## INFORMATION PROVIDED
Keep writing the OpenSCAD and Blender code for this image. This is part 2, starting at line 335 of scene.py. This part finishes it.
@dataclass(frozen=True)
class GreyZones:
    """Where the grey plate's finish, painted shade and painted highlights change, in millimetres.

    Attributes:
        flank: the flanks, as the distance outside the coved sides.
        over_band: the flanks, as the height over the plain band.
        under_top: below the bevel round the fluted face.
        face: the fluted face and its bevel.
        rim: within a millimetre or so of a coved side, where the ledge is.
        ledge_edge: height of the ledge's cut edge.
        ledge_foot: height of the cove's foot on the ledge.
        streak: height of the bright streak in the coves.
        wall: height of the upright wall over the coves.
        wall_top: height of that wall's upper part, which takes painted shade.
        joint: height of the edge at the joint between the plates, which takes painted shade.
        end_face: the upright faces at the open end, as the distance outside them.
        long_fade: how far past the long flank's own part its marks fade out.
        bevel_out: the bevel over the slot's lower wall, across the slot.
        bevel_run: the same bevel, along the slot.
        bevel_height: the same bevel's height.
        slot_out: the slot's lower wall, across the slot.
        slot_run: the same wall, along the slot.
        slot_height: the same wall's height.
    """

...

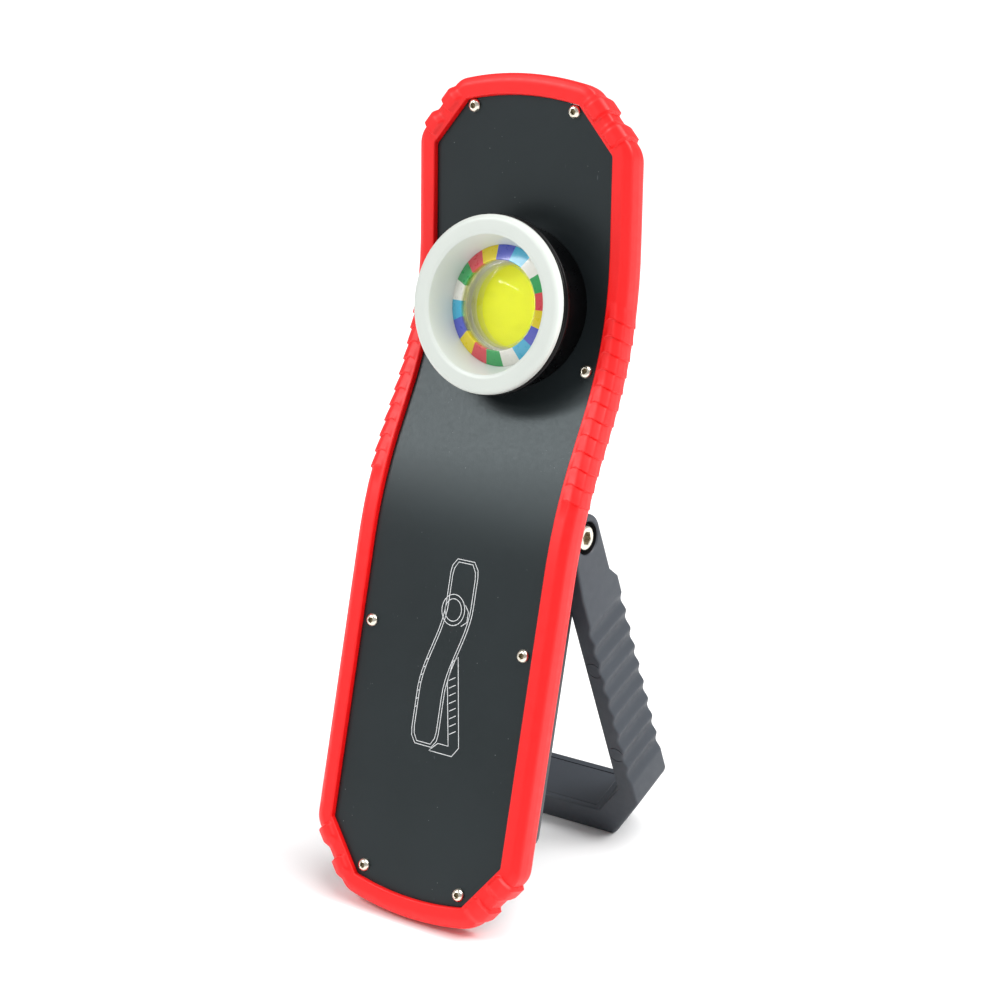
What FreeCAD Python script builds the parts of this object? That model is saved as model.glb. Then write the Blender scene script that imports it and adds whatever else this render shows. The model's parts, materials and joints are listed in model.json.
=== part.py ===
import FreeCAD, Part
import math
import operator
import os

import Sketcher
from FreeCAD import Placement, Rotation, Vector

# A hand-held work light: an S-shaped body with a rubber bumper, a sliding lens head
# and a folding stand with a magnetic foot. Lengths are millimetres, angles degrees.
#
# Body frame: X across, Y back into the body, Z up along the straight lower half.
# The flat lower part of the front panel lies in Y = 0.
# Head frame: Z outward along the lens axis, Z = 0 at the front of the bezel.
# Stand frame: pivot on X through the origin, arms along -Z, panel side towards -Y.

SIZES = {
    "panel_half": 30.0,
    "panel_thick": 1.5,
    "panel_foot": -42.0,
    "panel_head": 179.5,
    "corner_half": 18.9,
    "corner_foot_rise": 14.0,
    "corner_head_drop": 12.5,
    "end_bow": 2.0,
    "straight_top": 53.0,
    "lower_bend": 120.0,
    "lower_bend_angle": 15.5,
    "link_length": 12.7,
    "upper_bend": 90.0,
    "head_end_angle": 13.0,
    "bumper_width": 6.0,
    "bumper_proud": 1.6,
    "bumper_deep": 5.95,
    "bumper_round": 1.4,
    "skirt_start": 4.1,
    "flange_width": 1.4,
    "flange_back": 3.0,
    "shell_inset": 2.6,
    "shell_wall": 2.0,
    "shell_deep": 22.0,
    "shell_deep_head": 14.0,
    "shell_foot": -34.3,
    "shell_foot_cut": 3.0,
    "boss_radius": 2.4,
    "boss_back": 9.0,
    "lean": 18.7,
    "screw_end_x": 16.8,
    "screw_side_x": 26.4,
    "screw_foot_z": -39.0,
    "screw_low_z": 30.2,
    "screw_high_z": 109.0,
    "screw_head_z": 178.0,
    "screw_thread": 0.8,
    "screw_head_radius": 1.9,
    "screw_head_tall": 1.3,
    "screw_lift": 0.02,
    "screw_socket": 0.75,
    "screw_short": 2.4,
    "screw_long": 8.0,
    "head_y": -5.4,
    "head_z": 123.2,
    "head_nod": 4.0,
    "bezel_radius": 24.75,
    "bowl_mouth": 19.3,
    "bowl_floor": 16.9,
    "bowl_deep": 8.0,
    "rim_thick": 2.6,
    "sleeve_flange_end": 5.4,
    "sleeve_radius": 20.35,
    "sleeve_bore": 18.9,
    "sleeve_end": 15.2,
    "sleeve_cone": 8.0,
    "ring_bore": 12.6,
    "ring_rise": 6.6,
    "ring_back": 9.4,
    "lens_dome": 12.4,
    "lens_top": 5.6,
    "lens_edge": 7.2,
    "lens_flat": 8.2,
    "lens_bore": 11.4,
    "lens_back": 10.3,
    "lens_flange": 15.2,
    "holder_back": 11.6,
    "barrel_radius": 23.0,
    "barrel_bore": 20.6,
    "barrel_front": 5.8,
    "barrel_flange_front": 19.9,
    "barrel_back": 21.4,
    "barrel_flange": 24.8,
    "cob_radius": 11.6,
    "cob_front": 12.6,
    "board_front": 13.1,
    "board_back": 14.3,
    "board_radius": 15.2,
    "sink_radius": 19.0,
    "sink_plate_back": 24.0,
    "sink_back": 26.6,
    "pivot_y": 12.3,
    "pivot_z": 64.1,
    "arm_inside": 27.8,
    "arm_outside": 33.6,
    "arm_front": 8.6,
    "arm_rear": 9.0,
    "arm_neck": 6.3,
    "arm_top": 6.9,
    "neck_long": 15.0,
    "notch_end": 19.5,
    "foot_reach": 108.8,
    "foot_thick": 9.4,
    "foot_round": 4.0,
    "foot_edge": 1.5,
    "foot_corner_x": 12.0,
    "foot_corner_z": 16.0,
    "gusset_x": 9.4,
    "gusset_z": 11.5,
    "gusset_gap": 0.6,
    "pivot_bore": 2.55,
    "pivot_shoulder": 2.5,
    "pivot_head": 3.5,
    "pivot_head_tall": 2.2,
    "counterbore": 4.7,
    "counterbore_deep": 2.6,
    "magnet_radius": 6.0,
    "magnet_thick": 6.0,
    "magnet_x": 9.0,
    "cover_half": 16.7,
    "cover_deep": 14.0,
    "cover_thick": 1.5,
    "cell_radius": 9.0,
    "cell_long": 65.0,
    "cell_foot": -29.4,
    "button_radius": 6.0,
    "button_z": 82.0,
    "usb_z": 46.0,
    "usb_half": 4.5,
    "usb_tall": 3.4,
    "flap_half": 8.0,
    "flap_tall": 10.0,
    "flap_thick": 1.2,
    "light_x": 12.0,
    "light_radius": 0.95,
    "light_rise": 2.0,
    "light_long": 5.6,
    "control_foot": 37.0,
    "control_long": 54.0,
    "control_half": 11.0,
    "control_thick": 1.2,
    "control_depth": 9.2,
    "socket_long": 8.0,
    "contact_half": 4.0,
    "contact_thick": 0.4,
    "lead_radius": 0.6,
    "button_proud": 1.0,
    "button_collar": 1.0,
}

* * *

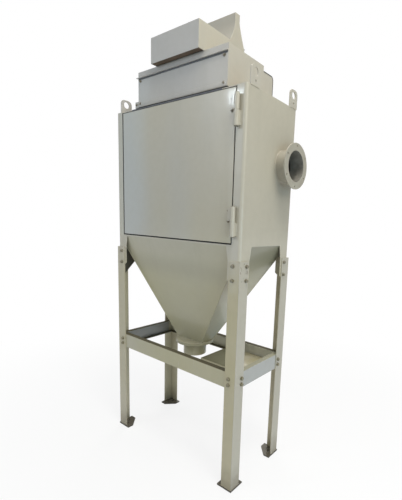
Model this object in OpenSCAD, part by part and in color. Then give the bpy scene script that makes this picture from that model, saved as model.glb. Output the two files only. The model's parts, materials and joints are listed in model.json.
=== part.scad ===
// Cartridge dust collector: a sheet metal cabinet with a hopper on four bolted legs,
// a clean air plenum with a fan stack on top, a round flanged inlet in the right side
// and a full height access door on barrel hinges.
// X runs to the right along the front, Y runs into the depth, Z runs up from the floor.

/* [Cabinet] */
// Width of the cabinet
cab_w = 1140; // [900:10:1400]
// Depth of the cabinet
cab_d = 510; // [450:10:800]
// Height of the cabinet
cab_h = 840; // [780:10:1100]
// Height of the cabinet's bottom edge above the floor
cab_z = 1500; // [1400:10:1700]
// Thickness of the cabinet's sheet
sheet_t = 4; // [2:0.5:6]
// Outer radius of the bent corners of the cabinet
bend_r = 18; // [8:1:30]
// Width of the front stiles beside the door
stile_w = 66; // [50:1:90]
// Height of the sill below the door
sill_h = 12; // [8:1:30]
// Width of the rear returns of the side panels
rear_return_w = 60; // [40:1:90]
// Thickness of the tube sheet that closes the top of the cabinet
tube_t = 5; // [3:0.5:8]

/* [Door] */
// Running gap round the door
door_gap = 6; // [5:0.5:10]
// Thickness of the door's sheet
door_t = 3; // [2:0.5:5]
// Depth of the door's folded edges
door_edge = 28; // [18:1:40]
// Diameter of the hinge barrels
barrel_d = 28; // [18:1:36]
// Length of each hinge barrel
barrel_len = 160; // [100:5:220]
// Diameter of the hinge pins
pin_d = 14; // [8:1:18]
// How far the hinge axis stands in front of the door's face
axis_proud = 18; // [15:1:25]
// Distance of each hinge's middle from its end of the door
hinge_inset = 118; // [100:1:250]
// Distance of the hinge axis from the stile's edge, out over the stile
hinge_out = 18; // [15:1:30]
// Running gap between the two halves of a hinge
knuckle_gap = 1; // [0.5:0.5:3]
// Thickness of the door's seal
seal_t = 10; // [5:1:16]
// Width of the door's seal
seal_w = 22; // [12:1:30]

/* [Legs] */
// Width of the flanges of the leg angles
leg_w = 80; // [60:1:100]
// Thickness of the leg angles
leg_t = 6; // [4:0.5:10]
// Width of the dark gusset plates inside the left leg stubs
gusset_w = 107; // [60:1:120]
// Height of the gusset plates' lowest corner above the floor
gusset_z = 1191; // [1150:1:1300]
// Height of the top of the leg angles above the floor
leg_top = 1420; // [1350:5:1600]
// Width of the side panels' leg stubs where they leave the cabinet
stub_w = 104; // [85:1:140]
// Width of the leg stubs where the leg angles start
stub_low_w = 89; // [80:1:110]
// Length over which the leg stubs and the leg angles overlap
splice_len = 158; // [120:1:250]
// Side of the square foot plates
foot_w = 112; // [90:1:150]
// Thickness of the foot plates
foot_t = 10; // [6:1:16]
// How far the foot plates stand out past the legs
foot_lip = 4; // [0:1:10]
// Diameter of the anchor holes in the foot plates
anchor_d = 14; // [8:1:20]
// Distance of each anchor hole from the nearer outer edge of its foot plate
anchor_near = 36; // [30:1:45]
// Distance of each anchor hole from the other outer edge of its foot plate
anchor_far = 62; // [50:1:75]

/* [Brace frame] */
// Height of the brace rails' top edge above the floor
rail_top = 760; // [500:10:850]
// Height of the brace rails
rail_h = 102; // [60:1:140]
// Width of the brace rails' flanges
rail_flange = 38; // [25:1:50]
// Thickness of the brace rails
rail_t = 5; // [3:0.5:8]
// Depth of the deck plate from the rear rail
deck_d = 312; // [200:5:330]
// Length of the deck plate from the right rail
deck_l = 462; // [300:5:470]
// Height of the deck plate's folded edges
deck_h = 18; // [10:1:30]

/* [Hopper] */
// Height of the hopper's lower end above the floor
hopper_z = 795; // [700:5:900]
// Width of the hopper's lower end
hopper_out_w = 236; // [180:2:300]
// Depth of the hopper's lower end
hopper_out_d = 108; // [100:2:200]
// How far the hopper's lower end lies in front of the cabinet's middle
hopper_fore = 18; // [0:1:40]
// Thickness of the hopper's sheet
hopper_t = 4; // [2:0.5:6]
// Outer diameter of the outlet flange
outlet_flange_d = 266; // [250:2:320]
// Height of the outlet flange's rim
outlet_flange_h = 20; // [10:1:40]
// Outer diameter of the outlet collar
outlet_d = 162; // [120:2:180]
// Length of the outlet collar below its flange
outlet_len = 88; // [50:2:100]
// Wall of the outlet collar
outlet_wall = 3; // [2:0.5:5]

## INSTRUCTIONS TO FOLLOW
Repeat, exactly as they stand above, the lines from the line with "Model this object" to the line with "tube_t = 5; // [3:0.5:8]", both lines included.

## EXERCISE RESPONSE
Model this object in OpenSCAD, part by part and in color. Then give the bpy scene script that makes this picture from that model, saved as model.glb. Output the two files only. The model's parts, materials and joints are listed in model.json.
=== part.scad ===
// Cartridge dust collector: a sheet metal cabinet with a hopper on four bolted legs,
// a clean air plenum with a fan stack on top, a round flanged inlet in the right side
// and a full height access door on barrel hinges.
// X runs to the right along the front, Y runs into the depth, Z runs up from the floor.

/* [Cabinet] */
// Width of the cabinet
cab_w = 1140; // [900:10:1400]
// Depth of the cabinet
cab_d = 510; // [450:10:800]
// Height of the cabinet
cab_h = 840; // [780:10:1100]
// Height of the cabinet's bottom edge above the floor
cab_z = 1500; // [1400:10:1700]
// Thickness of the cabinet's sheet
sheet_t = 4; // [2:0.5:6]
// Outer radius of the bent corners of the cabinet
bend_r = 18; // [8:1:30]
// Width of the front stiles beside the door
stile_w = 66; // [50:1:90]
// Height of the sill below the door
sill_h = 12; // [8:1:30]
// Width of the rear returns of the side panels
rear_return_w = 60; // [40:1:90]
// Thickness of the tube sheet that closes the top of the cabinet
tube_t = 5; // [3:0.5:8]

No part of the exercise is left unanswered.